··· Material for this exercise ···
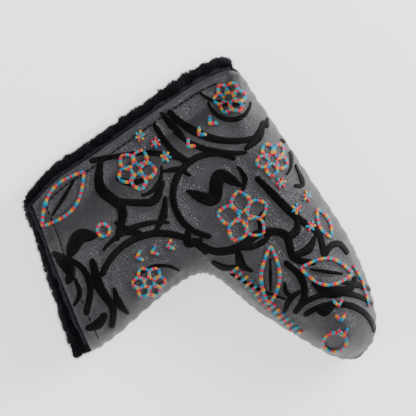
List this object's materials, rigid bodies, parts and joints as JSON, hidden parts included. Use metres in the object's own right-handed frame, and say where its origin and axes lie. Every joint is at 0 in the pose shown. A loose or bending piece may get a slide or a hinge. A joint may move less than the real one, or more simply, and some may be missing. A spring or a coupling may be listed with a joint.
{
  "type": "blade putter head cover",
  "caption": "Padded L-shaped head cover for a blade putter: embroidered leather-look shell, plush lining, side opening with hook-and-loop tapes and an open neck.",
  "frame": {"origin": "centre of the bounding box's bottom face, on the plane that the back panel lies on", "axes": "+X along the sole from the toe to the heel side, +Y from the sole up the neck to its mouth, +Z out of the front panel"},
  "size_m": [0.1674, 0.1487, 0.0447],
  "materials": {
    "leather_look": "fine grain, satin",
    "padding": "matte foam",
    "plush": "short deep pile",
    "closure_tape": "hook and loop tape",
    "variegated_thread": "satin thread in bands of cyan, blue, red and yellow",
    "black_thread": "satin thread"
  },
  "bodies": {
    "cover": {"front_shell": "leather_look", "back_shell": "leather_look", "front_foam": "padding", "back_foam": "padding", "front_lining": "plush", "back_lining": "plush", "loop_tape": "closure_tape", "loop_tape_thread": "black_thread", "side_seam_thread": "black_thread", "back_topstitch": "black_thread", "front_outline_embroidery": "black_thread", "front_colour_embroidery": "variegated_thread"},
    "front_leaf": {"front_shell_leaf": "leather_look", "front_foam_leaf": "padding", "front_lining_leaf": "plush", "hook_tape": "closure_tape", "hook_tape_thread": "black_thread", "heel_topstitch": "black_thread", "mouth_topstitch": "black_thread", "leaf_outline_embroidery": "black_thread", "leaf_colour_embroidery": "variegated_thread"}
  },
  "joints": [
    {"name": "leaf_fold", "type": "hinge", "parent": "cover", "child": "front_leaf", "pos_m": [0.07092, -0.06735, 0.0388], "axis": [0.4794, -0.8776, 0], "range_deg": [0, 45]}
  ]
}
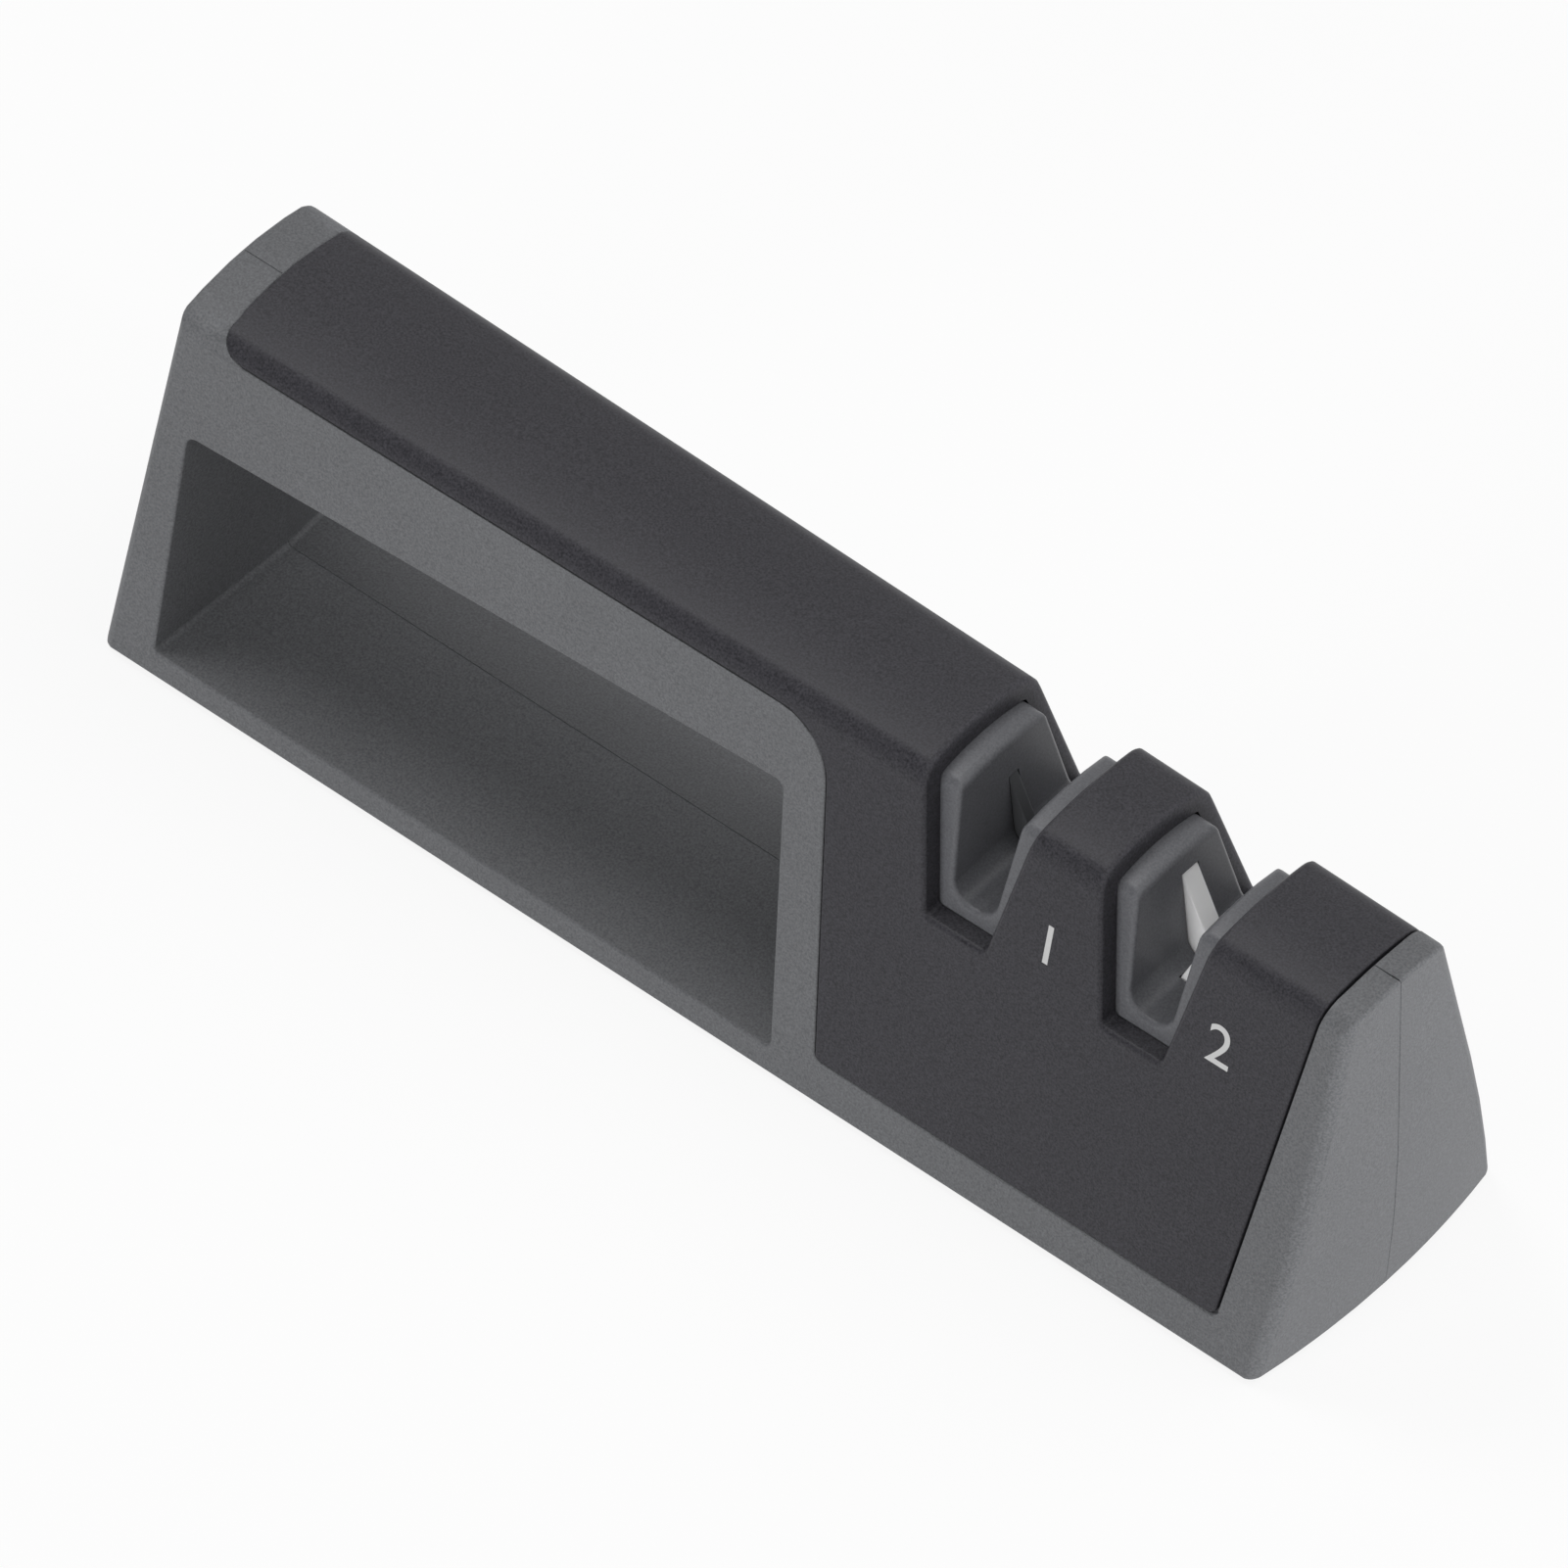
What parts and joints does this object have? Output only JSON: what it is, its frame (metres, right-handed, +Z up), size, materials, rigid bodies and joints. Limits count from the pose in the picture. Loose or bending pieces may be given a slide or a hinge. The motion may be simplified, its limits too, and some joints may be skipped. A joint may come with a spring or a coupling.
{
  "type": "pull-through knife sharpener",
  "caption": "Pull-through knife sharpener: a tapered moulded body with a hand opening, a saddle-shaped top cover, and V slots with crossed coarse and fine plates over a non-slip base.",
  "frame": {"origin": "centre of the footprint on the plane that the foot pad stands on", "axes": "+X along the length from the handle end to the stage end, +Y from the front face to the rear, +Z up"},
  "size_m": [0.195, 0.0472, 0.0596],
  "materials": {
    "body": "fine matte moulded, mid grey",
    "cover": "satin moulded, near black",
    "guide": "satin moulded, dark grey",
    "inner": "plain moulded, dark grey",
    "base": "plain moulded, black",
    "pad": "matte non-slip rubber",
    "coarse_plate": "dark ground carbide",
    "fine_plate": "matte white sintered ceramic",
    "steel": "zinc-plated steel"
  },
  "bodies": {
    "root": {"front_shell": "body", "rear_shell": "body", "top_cover": "cover", "base_plate": "base", "foot_pad": "pad", "stage_frame": "inner", "coarse_guide": "guide", "coarse_holder": "inner", "coarse_clamp": "inner", "coarse_plate_front": "coarse_plate", "coarse_plate_rear": "coarse_plate", "coarse_clamp_screws": "steel", "fine_guide": "guide", "fine_holder": "inner", "fine_clamp": "inner", "fine_plate_front": "fine_plate", "fine_plate_rear": "fine_plate", "fine_clamp_screws": "steel", "shell_dowels": "steel", "shell_screws": "steel", "base_screws": "steel"}
  },
  "joints": []
}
···
● **Requirement**
Copy out all of the data exactly, leaving nothing out.

● **Task answer**
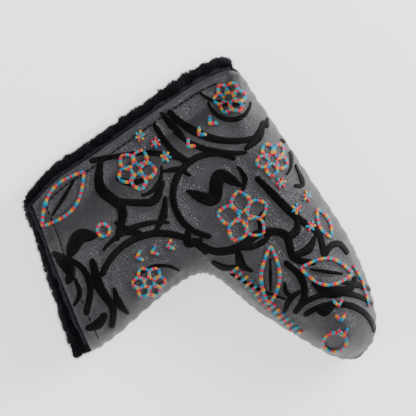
List this object's materials, rigid bodies, parts and joints as JSON, hidden parts included. Use metres in the object's own right-handed frame, and say where its origin and axes lie. Every joint is at 0 in the pose shown. A loose or bending piece may get a slide or a hinge. A joint may move less than the real one, or more simply, and some may be missing. A spring or a coupling may be listed with a joint.
{
  "type": "blade putter head cover",
  "caption": "Padded L-shaped head cover for a blade putter: embroidered leather-look shell, plush lining, side opening with hook-and-loop tapes and an open neck.",
  "frame": {"origin": "centre of the bounding box's bottom face, on the plane that the back panel lies on", "axes": "+X along the sole from the toe to the heel side, +Y from the sole up the neck to its mouth, +Z out of the front panel"},
  "size_m": [0.1674, 0.1487, 0.0447],
  "materials": {
    "leather_look": "fine grain, satin",
    "padding": "matte foam",
    "plush": "short deep pile",
    "closure_tape": "hook and loop tape",
    "variegated_thread": "satin thread in bands of cyan, blue, red and yellow",
    "black_thread": "satin thread"
  },
  "bodies": {
    "cover": {"front_shell": "leather_look", "back_shell": "leather_look", "front_foam": "padding", "back_foam": "padding", "front_lining": "plush", "back_lining": "plush", "loop_tape": "closure_tape", "loop_tape_thread": "black_thread", "side_seam_thread": "black_thread", "back_topstitch": "black_thread", "front_outline_embroidery": "black_thread", "front_colour_embroidery": "variegated_thread"},
    "front_leaf": {"front_shell_leaf": "leather_look", "front_foam_leaf": "padding", "front_lining_leaf": "plush", "hook_tape": "closure_tape", "hook_tape_thread": "black_thread", "heel_topstitch": "black_thread", "mouth_topstitch": "black_thread", "leaf_outline_embroidery": "black_thread", "leaf_colour_embroidery": "variegated_thread"}
  },
  "joints": [
    {"name": "leaf_fold", "type": "hinge", "parent": "cover", "child": "front_leaf", "pos_m": [0.07092, -0.06735, 0.0388], "axis": [0.4794, -0.8776, 0], "range_deg": [0, 45]}
  ]
}
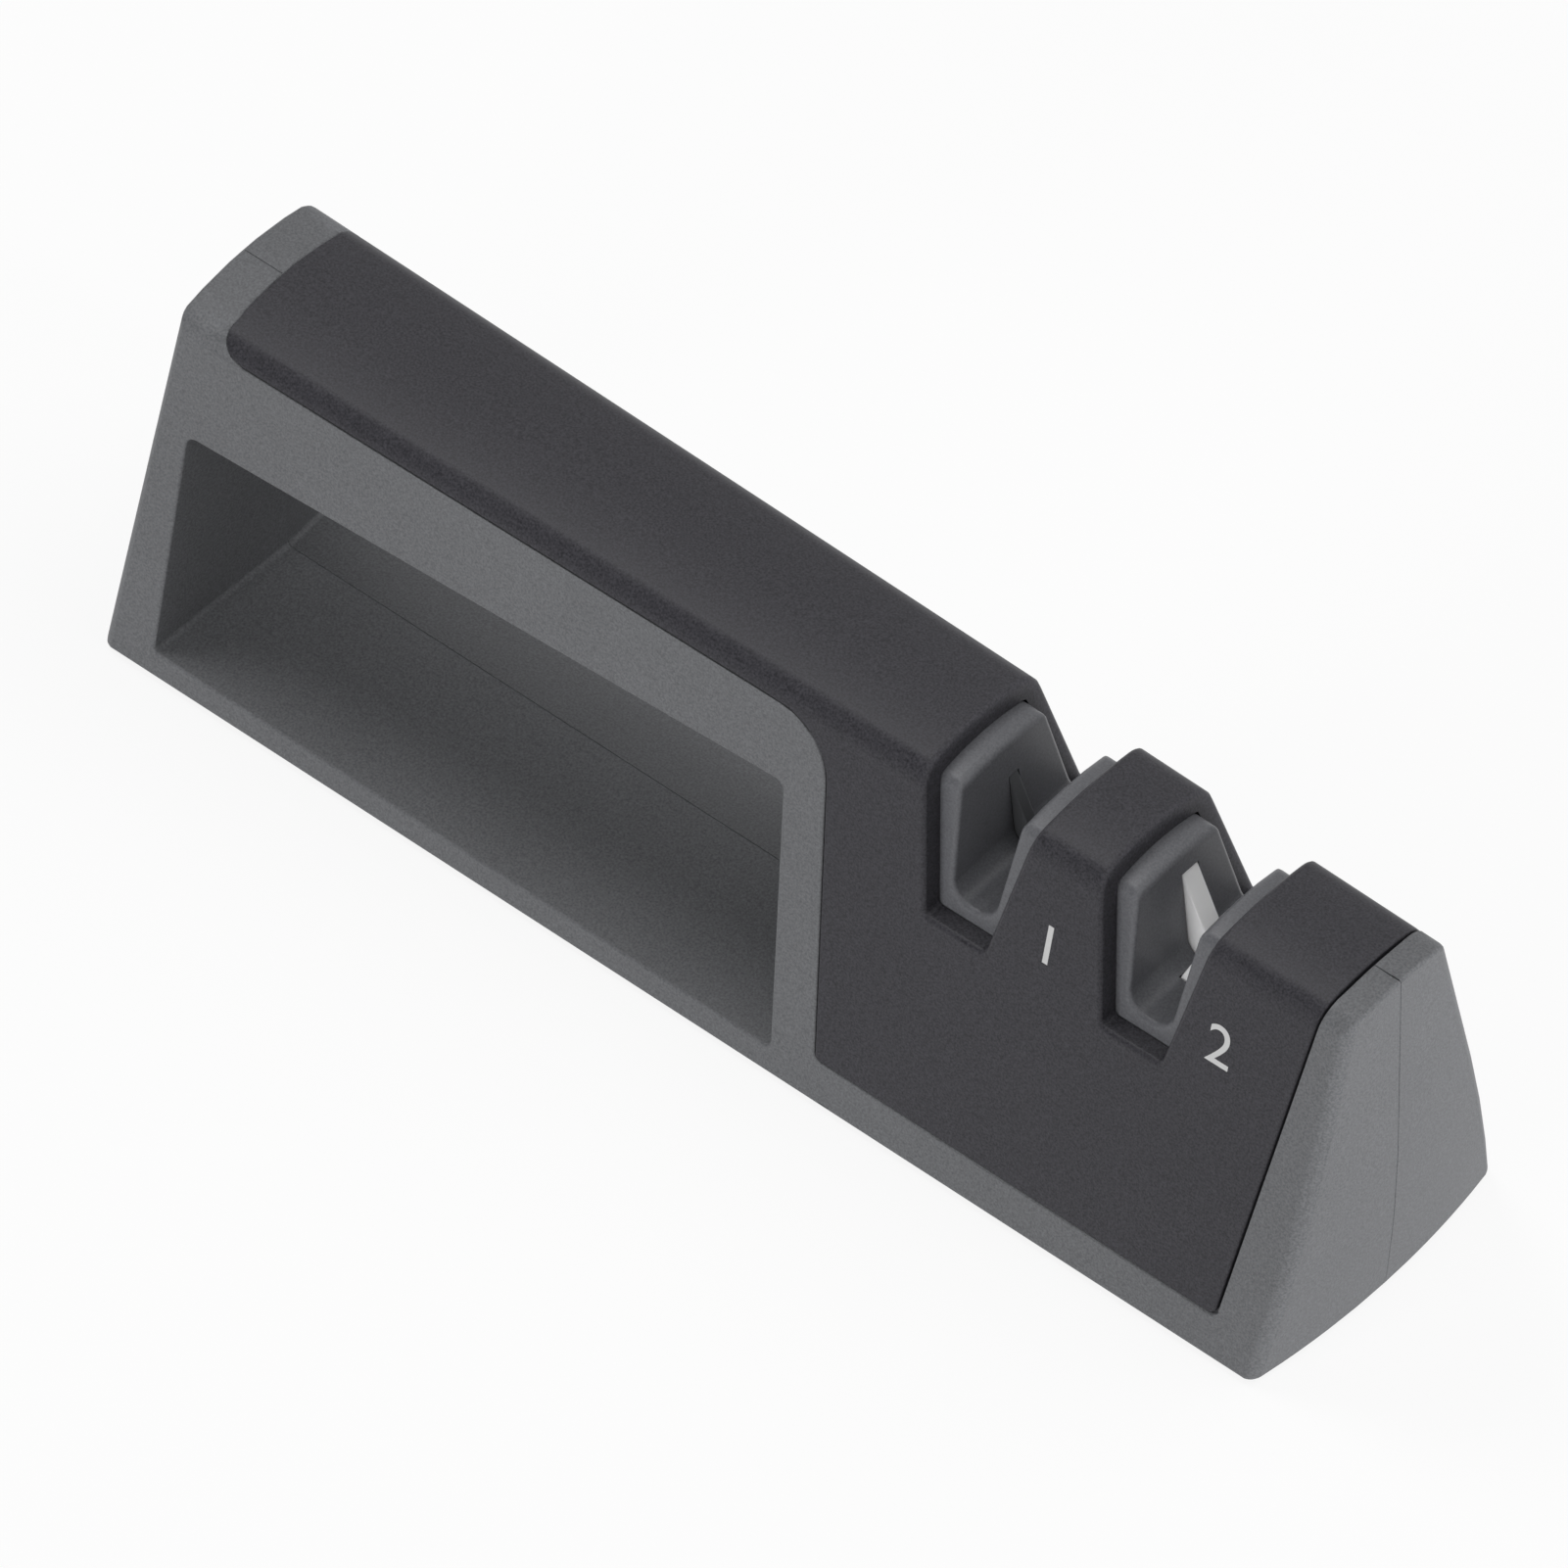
What parts and joints does this object have? Output only JSON: what it is, its frame (metres, right-handed, +Z up), size, materials, rigid bodies and joints. Limits count from the pose in the picture. Loose or bending pieces may be given a slide or a hinge. The motion may be simplified, its limits too, and some joints may be skipped. A joint may come with a spring or a coupling.
{
  "type": "pull-through knife sharpener",
  "caption": "Pull-through knife sharpener: a tapered moulded body with a hand opening, a saddle-shaped top cover, and V slots with crossed coarse and fine plates over a non-slip base.",
  "frame": {"origin": "centre of the footprint on the plane that the foot pad stands on", "axes": "+X along the length from the handle end to the stage end, +Y from the front face to the rear, +Z up"},
  "size_m": [0.195, 0.0472, 0.0596],
  "materials": {
    "body": "fine matte moulded, mid grey",
    "cover": "satin moulded, near black",
    "guide": "satin moulded, dark grey",
    "inner": "plain moulded, dark grey",
    "base": "plain moulded, black",
    "pad": "matte non-slip rubber",
    "coarse_plate": "dark ground carbide",
    "fine_plate": "matte white sintered ceramic",
    "steel": "zinc-plated steel"
  },
  "bodies": {
    "root": {"front_shell": "body", "rear_shell": "body", "top_cover": "cover", "base_plate": "base", "foot_pad": "pad", "stage_frame": "inner", "coarse_guide": "guide", "coarse_holder": "inner", "coarse_clamp": "inner", "coarse_plate_front": "coarse_plate", "coarse_plate_rear": "coarse_plate", "coarse_clamp_screws": "steel", "fine_guide": "guide", "fine_holder": "inner", "fine_clamp": "inner", "fine_plate_front": "fine_plate", "fine_plate_rear": "fine_plate", "fine_clamp_screws": "steel", "shell_dowels": "steel", "shell_screws": "steel", "base_screws": "steel"}
  },
  "joints": []
}